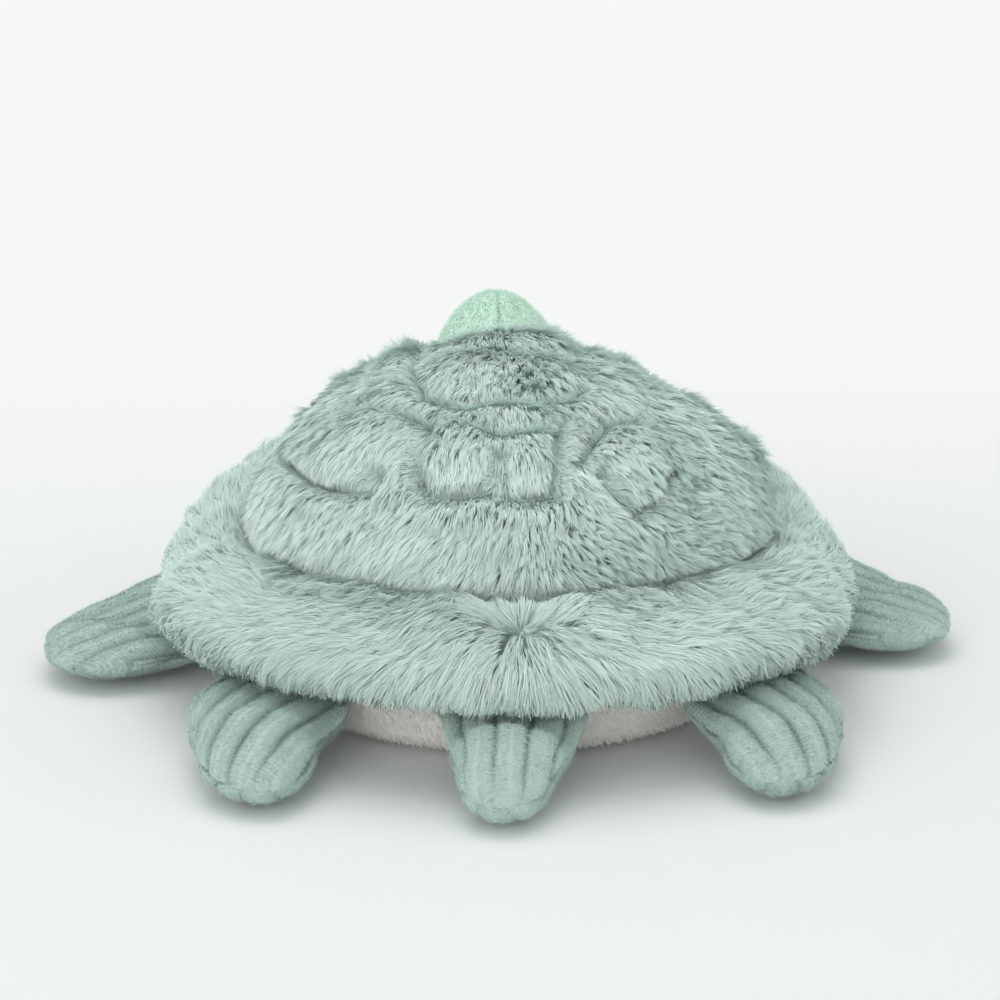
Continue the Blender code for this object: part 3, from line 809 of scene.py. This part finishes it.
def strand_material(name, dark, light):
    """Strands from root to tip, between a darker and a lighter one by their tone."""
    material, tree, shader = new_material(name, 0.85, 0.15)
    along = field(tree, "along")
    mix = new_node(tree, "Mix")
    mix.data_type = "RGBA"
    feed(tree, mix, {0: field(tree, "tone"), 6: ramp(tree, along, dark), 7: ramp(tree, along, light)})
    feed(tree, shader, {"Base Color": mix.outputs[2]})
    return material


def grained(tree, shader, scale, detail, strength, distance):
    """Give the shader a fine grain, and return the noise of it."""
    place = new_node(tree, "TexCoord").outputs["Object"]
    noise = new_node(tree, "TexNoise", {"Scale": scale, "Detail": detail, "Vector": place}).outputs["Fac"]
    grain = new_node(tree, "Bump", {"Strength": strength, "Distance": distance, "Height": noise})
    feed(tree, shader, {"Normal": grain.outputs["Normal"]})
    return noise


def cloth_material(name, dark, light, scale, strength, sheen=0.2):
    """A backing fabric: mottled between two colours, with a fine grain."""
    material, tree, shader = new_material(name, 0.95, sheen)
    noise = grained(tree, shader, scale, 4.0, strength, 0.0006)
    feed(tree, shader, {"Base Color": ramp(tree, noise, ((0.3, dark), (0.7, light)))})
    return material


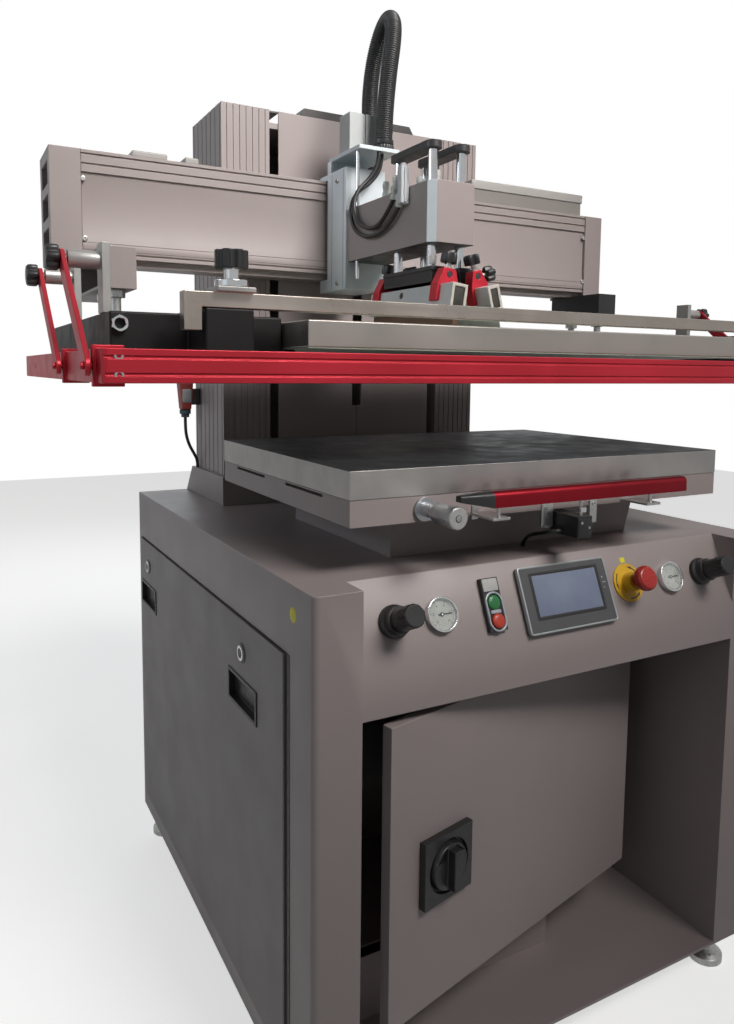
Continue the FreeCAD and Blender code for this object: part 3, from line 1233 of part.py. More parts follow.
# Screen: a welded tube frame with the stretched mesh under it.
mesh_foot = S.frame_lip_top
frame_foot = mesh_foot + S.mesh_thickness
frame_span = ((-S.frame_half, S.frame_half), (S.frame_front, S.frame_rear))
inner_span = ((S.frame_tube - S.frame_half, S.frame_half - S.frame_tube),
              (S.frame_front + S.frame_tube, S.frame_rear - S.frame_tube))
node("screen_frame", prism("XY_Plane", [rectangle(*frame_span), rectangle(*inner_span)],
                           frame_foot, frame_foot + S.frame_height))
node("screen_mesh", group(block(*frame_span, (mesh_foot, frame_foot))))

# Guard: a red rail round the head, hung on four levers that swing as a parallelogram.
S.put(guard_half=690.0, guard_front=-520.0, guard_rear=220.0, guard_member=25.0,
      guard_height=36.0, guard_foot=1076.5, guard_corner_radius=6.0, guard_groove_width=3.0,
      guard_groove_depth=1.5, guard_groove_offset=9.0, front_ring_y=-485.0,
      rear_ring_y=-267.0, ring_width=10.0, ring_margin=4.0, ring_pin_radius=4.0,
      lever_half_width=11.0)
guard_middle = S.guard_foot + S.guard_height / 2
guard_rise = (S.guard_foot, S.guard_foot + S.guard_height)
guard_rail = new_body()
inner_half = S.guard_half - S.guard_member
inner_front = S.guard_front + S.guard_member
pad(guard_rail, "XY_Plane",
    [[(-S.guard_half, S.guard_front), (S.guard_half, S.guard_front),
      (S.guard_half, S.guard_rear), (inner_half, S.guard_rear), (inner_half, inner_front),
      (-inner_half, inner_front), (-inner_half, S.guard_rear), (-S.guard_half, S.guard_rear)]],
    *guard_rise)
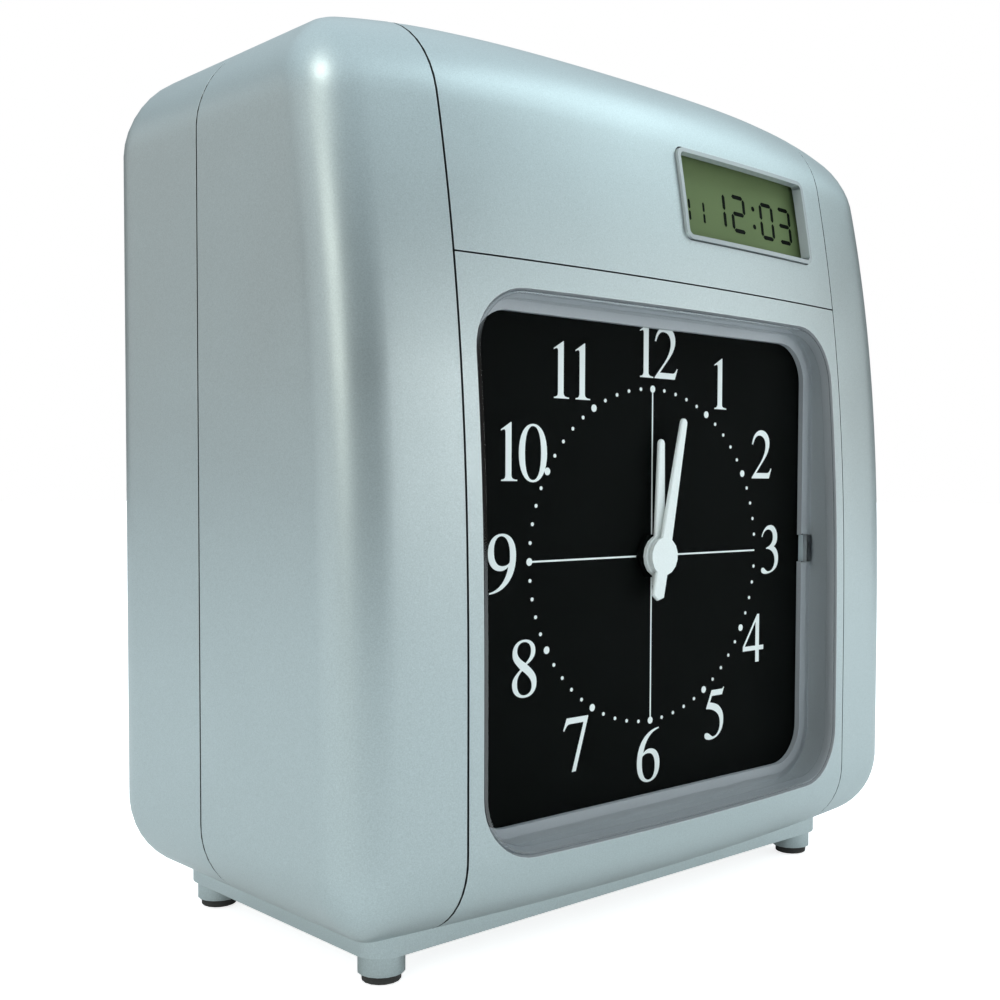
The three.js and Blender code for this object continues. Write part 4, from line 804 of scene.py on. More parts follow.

* _What to work on_: Write out the full listing, keeping every line exactly as it is.

* _Problem solution_:
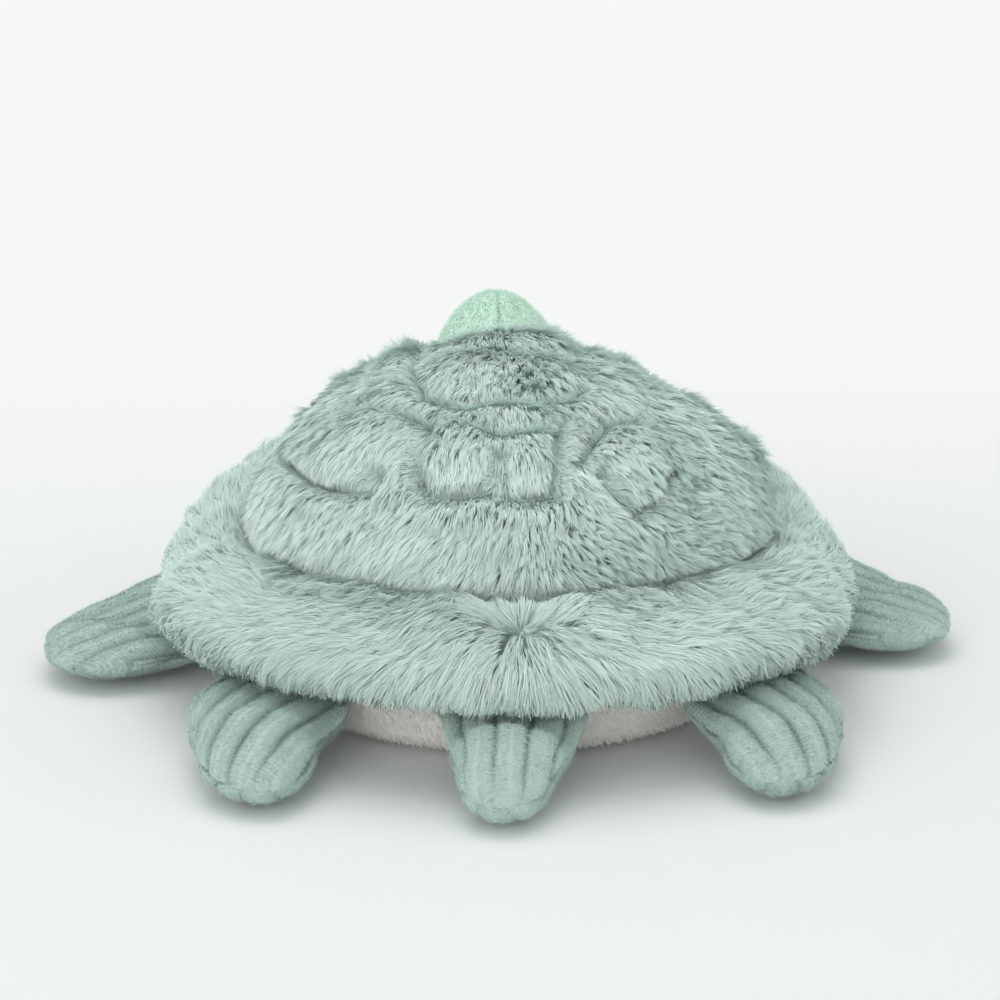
Continue the Blender code for this object: part 3, from line 809 of scene.py. This part finishes it.
def strand_material(name, dark, light):
    """Strands from root to tip, between a darker and a lighter one by their tone."""
    material, tree, shader = new_material(name, 0.85, 0.15)
    along = field(tree, "along")
    mix = new_node(tree, "Mix")
    mix.data_type = "RGBA"
    feed(tree, mix, {0: field(tree, "tone"), 6: ramp(tree, along, dark), 7: ramp(tree, along, light)})
    feed(tree, shader, {"Base Color": mix.outputs[2]})
    return material


def grained(tree, shader, scale, detail, strength, distance):
    """Give the shader a fine grain, and return the noise of it."""
    place = new_node(tree, "TexCoord").outputs["Object"]
    noise = new_node(tree, "TexNoise", {"Scale": scale, "Detail": detail, "Vector": place}).outputs["Fac"]
    grain = new_node(tree, "Bump", {"Strength": strength, "Distance": distance, "Height": noise})
    feed(tree, shader, {"Normal": grain.outputs["Normal"]})
    return noise


def cloth_material(name, dark, light, scale, strength, sheen=0.2):
    """A backing fabric: mottled between two colours, with a fine grain."""
    material, tree, shader = new_material(name, 0.95, sheen)
    noise = grained(tree, shader, scale, 4.0, strength, 0.0006)
    feed(tree, shader, {"Base Color": ramp(tree, noise, ((0.3, dark), (0.7, light)))})
    return material


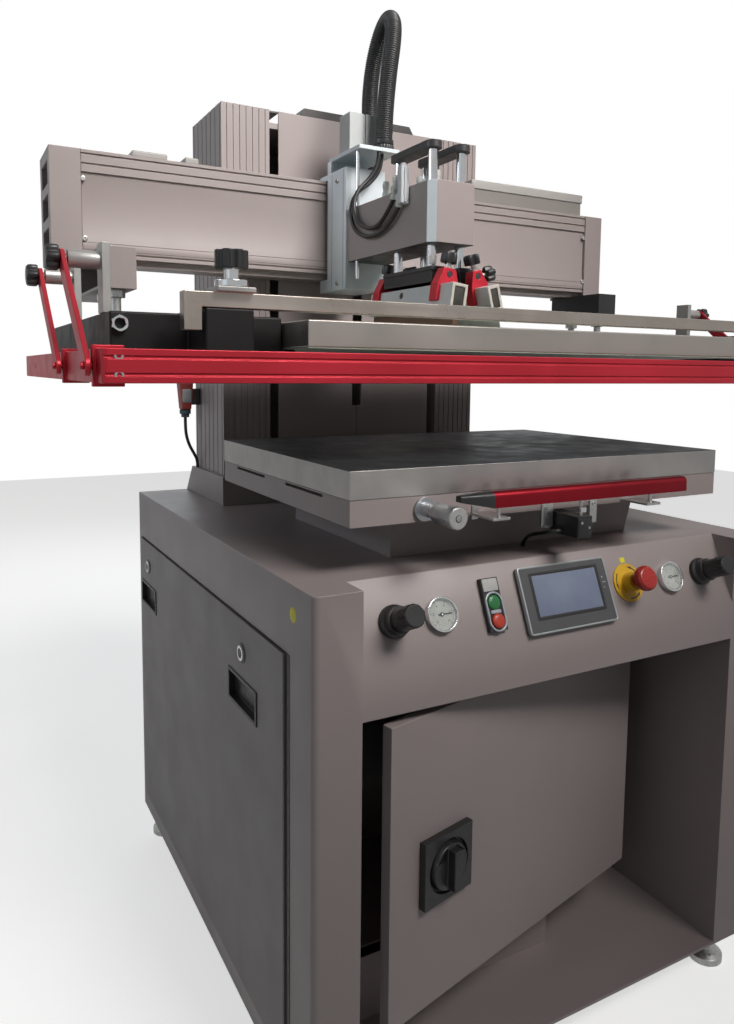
Continue the FreeCAD and Blender code for this object: part 3, from line 1233 of part.py. More parts follow.
# Screen: a welded tube frame with the stretched mesh under it.
mesh_foot = S.frame_lip_top
frame_foot = mesh_foot + S.mesh_thickness
frame_span = ((-S.frame_half, S.frame_half), (S.frame_front, S.frame_rear))
inner_span = ((S.frame_tube - S.frame_half, S.frame_half - S.frame_tube),
              (S.frame_front + S.frame_tube, S.frame_rear - S.frame_tube))
node("screen_frame", prism("XY_Plane", [rectangle(*frame_span), rectangle(*inner_span)],
                           frame_foot, frame_foot + S.frame_height))
node("screen_mesh", group(block(*frame_span, (mesh_foot, frame_foot))))

# Guard: a red rail round the head, hung on four levers that swing as a parallelogram.
S.put(guard_half=690.0, guard_front=-520.0, guard_rear=220.0, guard_member=25.0,
      guard_height=36.0, guard_foot=1076.5, guard_corner_radius=6.0, guard_groove_width=3.0,
      guard_groove_depth=1.5, guard_groove_offset=9.0, front_ring_y=-485.0,
      rear_ring_y=-267.0, ring_width=10.0, ring_margin=4.0, ring_pin_radius=4.0,
      lever_half_width=11.0)
guard_middle = S.guard_foot + S.guard_height / 2
guard_rise = (S.guard_foot, S.guard_foot + S.guard_height)
guard_rail = new_body()
inner_half = S.guard_half - S.guard_member
inner_front = S.guard_front + S.guard_member
pad(guard_rail, "XY_Plane",
    [[(-S.guard_half, S.guard_front), (S.guard_half, S.guard_front),
      (S.guard_half, S.guard_rear), (inner_half, S.guard_rear), (inner_half, inner_front),
      (-inner_half, inner_front), (-inner_half, S.guard_rear), (-S.guard_half, S.guard_rear)]],
    *guard_rise)
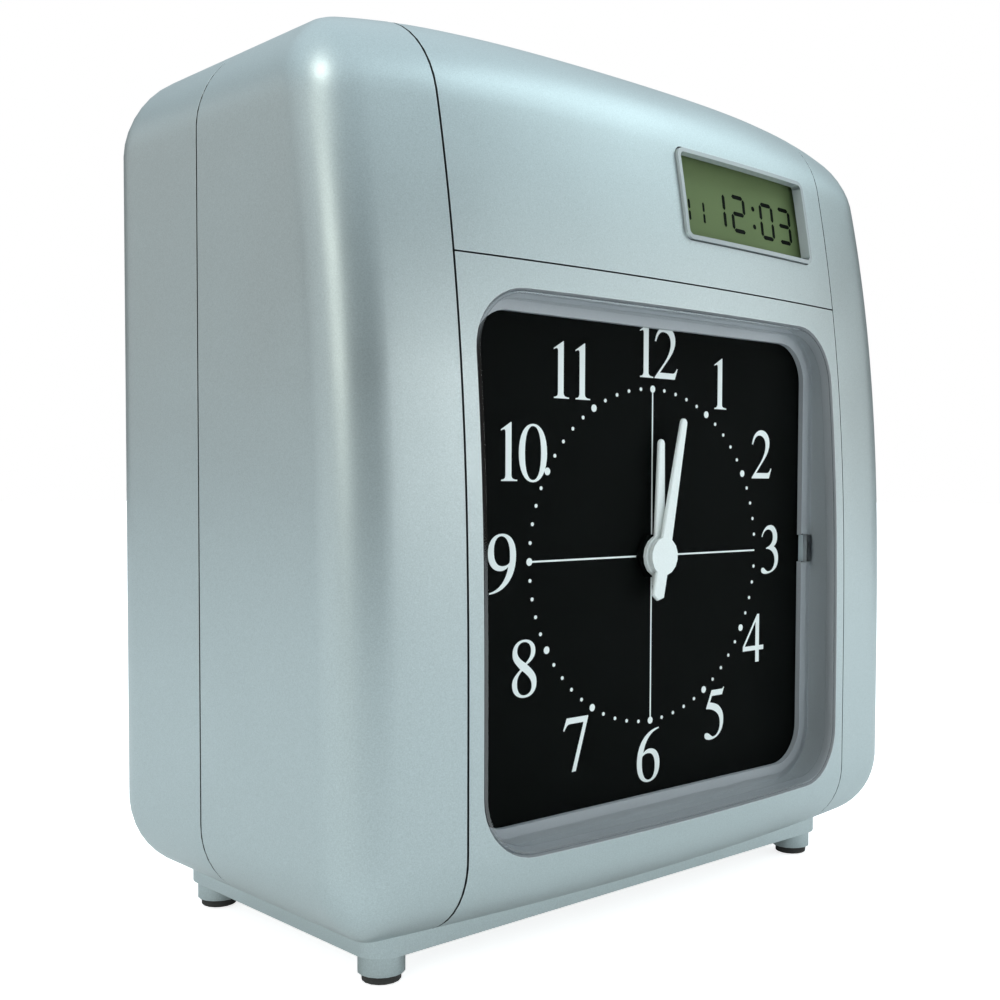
The three.js and Blender code for this object continues. Write part 4, from line 804 of scene.py on. More parts follow.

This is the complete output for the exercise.